Jones, who has blonde highlights and well-defined cheekbones, says she has worked with a host of start-ups and CEOs of small companies to help improve teamwork and boost productivity. Some people, like her, are using knowledge of human design within their own families to help foster more harmonious relations. “My daughters both have entirely different designs than mine, my husband does too,” she says, explaining that she is a projector, like many other coaches like Day. “It’s been so useful to be like, ‘I’m not expecting either my daughters to be anything like me’.”
Human design was born in 1987 when Canadian former advertising executive Robert Krakower, a rumored ketamine enthusiast who had been living like a hippie and residing in a dilapidated casita in Ibiza, claimed to have had an intense transcendental encounter with “the voice” over the course of eight days. As origin myths go, his makes Moses at the burning bush sound almost low-key.

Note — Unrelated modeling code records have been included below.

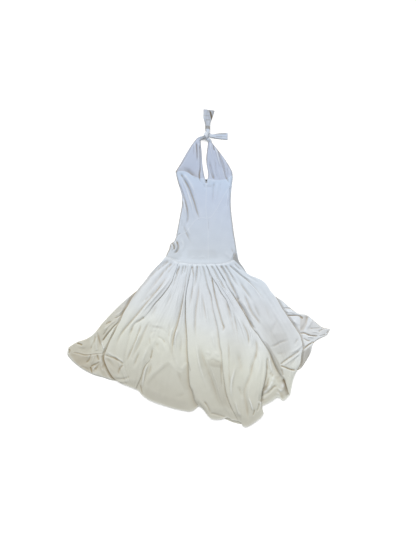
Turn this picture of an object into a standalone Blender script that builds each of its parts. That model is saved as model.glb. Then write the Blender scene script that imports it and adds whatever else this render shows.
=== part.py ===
"""A halter dress of thin cloth, laid flat on its back and seen from the front.

Sizes are in millimetres until a mesh is made, and the frame is +X to the right as the dress is
looked at, +Y towards the neck and +Z up from the surface that it lies on. The origin is under the
middle of the dress. The front lies on the back, and pieces stand SEAM or a little more apart.
"""

import math
from collections import namedtuple

import bmesh
import bpy
import numpy as np
from mathutils import Vector

MM = 0.001
CLOTH = 1.2  # wall of every panel
SEAM = 0.3  # space between two pieces that are sewn together or lie on each other
INSET = 0.4  # how far a sewn edge stands back from the seam's own line
NUDGE = 0.01  # share of a panel over which the way of its edge is measured
ON_BACK = CLOTH + SEAM  # height of a front panel's underside where the back lies under it

# The bodice's seams and edges, from the halter's tips down. Every point is (x, y).
TIP_LEFT = ((-24, 694), (-2, 672))
TIP_RIGHT = ((42, 666), (64, 664))
ARMHOLE_LEFT = ((-24, 694), (-50, 655), (-74, 613), (-101, 560), (-126, 510), (-145, 476))
ARMHOLE_RIGHT = ((64, 664), (99, 615), (121, 583), (145, 545), (165, 509), (181, 474))
SIDE_LEFT = (
    (-145, 476), (-133, 420), (-119, 372), (-106, 325), (-105, 269), (-114, 205), (-134, 80),
)
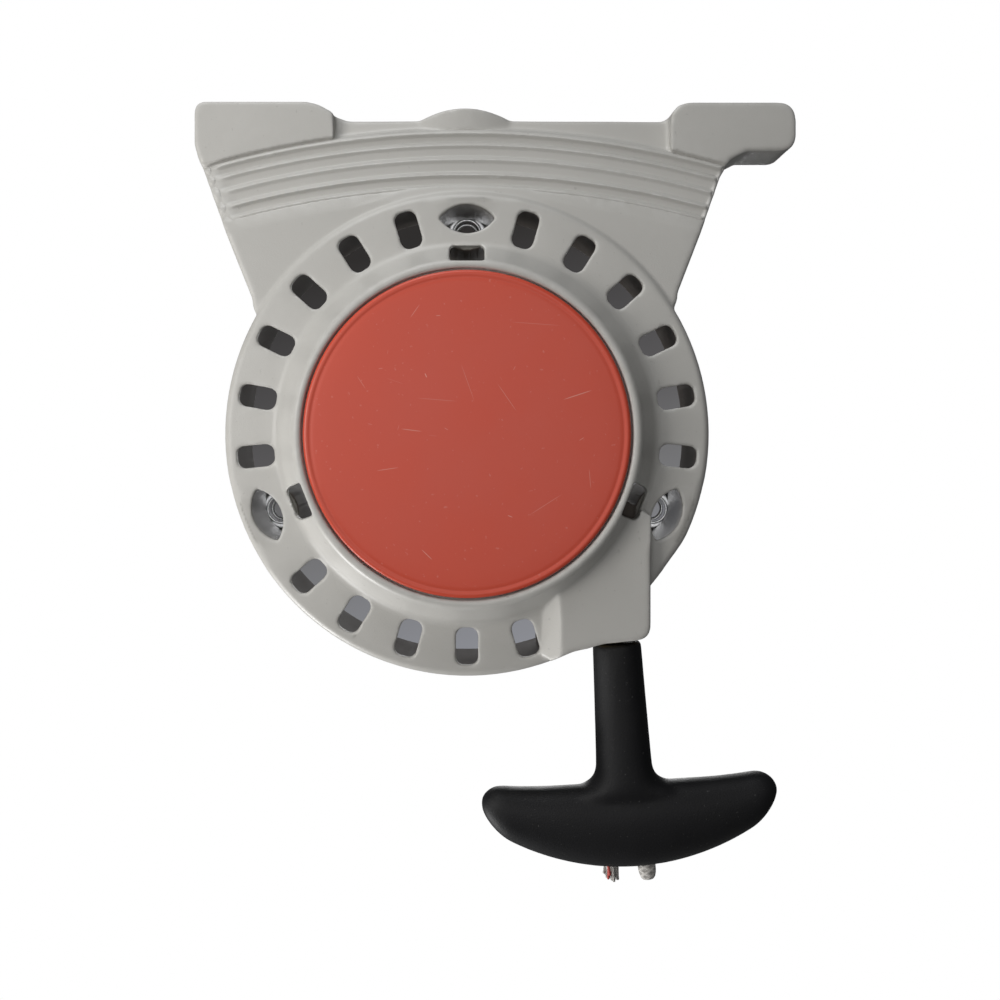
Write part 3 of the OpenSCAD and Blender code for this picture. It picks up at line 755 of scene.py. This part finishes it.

Krakower, a bearded Mufti headdress-wearer who worked part-time at a local school, was walking with his dog when it picked up a scent and approached an abandoned house, noticing a light beneath the door. He shouted at the door and demanded to know, “Who’s there?,” he recalled once in a lecture in Germany. Once inside, the heavy smoker said he heard a voice he imagined to come from “a cigar-smoking 155-year-old woman.”
Then Krakower claimed he started gushing with sweat from head to toe. He went back to his nearby home and said “the voice” instructed him to place his Bible, Bhagavad Gita and Stanford biology textbook together, along with a chessboard and a copper coil. He was told to burn a combination of herbs from the shelves and said a series of cosmic revelations ensued, spanning the Big Bang, the nature of being, the “crystals of consciousness,” and “rave cosmology,” a far out prophecy he went on to make, predicting alien influence in a prophesied influx of disabled and mute children born in or after 2027.
All of this information would help Krakower—who soon renamed himself Ra Uru Hu, a play on his name Robert, a word from “the voice”, and the moment when he demanded to know who was behind the door—forge the pseudoscientific human design system and the bodygraphs which help uniquely define each person according to a series of numbers in his 1992 guide, The Black Book. “Madness is an interesting thing,” said Krakower, who was a “splenic manifestor” and died in 2011 of a heart attack at age 62. “I had absolutely no idea what I was doing. Like, caught in this incredible, choiceless movie.”
In accordance with Krakower’s prophecy, Richard Beaumont, the director of Human Design UK, who worked closely with Krakower for years before his death has already purchased the domain name silentbabies.com. “There’s going to be a new species coming in February 2027,” he says, while sipping a glass of white wine in front of a human design chart over Zoom from his home in the west of England.
“They’re not going to be human, but they will come through human women.” (The human design school Krakower founded, the Jovian Archive, sells an online course centred on the alien prophecy for $2,079, and the organization warns of “imitators and unlicensed black marketeers” across the global network of licenses, trademarks and authorized teachers.) Human design is not a belief system, says Beaumont, who has 38,000 subscribers on his YouTube channel. “This is an endless knowledge … We’re not here to interfere with who we are; we’re here to decondition.”